Nessa minha hipótese o grau de
violência vai subir ainda mais, ao ponto de os bandidos matarem logo, de
antemão, as suas vítimas. E como no estado de direito os cidadãos não podem
andar legalmente armados a desvantagem é infinita. É a mesma desvantagem do
mais fraco contra o mais forte no “estado de natureza”. Só que aqui o bandido
não deseja só escravizar o cidadão, deseja eliminá-lo mesmo, e logo.
Voltamos a falar do medo. O medo que
o bandido tem de morrer e o medo do cidadão em ser roubado nos levaria de volta
à angústia e ao pavor de conviver. É nesse estado de torpeza que iremos parar
se segurarmos nas mãos e seguirmos os sujeitos que querem fazer justiça com as
próprias mãos.
Acredito que a ira dos sujeitos da
época do pré-conceito de humanidade por justiça e policiamento ostensivo não
pode ser desviada para a barbárie, não. Tem de ser canalizada para a cobrança
justa e competente dos serviços que depositamos nas mãos do “Leviatã”.
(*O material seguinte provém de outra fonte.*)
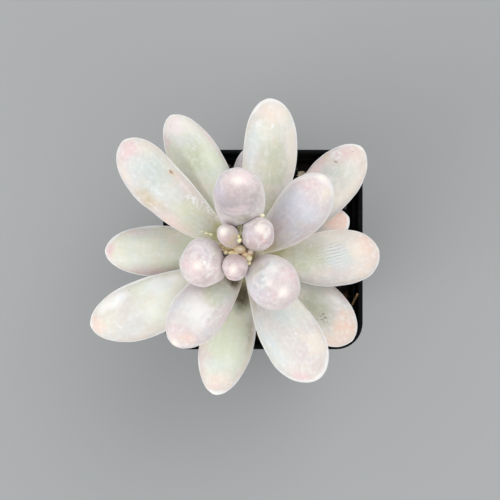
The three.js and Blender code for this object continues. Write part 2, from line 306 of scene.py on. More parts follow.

Para finalizar quero deixar bem claro
o que penso sobre aqueles que cometem crimes. Independente do tipo de crime ele
deve ser punido. E a punição deve ser dura e longa. Quanto mais consciência o
indivíduo tiver do crime mais longa deve ser a pena. E se for condenado deve
cumprir toda a pena.
Mas isso só depois de passar por todo
o processo legal de investigação, comprovação, acusação, ampla defesa e
decretação da pena se for culpado.
“Bandido bom é bandido morto” é uma
frase estúpida. Aquele que comete crime é criminoso. No jargão popular, criminoso
é bandido. Passar no sinal vermelho é um crime, mesmo que seja de trânsito. Não
importa, é um crime. Não há relativismo com a lei. Isso só serve aos
espertalhões.
Quem oferece dinheiro para se
beneficiar ilicitamente de alguma coisa comete crime. Então, criminoso no jargão
popular é bandido, quais dos sujeitos que pregam que “bandido bom é bandido
morto” está pronto para morrer?
Ou melhor, quem de nós não cometeu algum
tipo de crime? Quem de nós está disposto a se submeter à lei do homem do tempo
do pré-conceito de humanidade? Do homem lobo?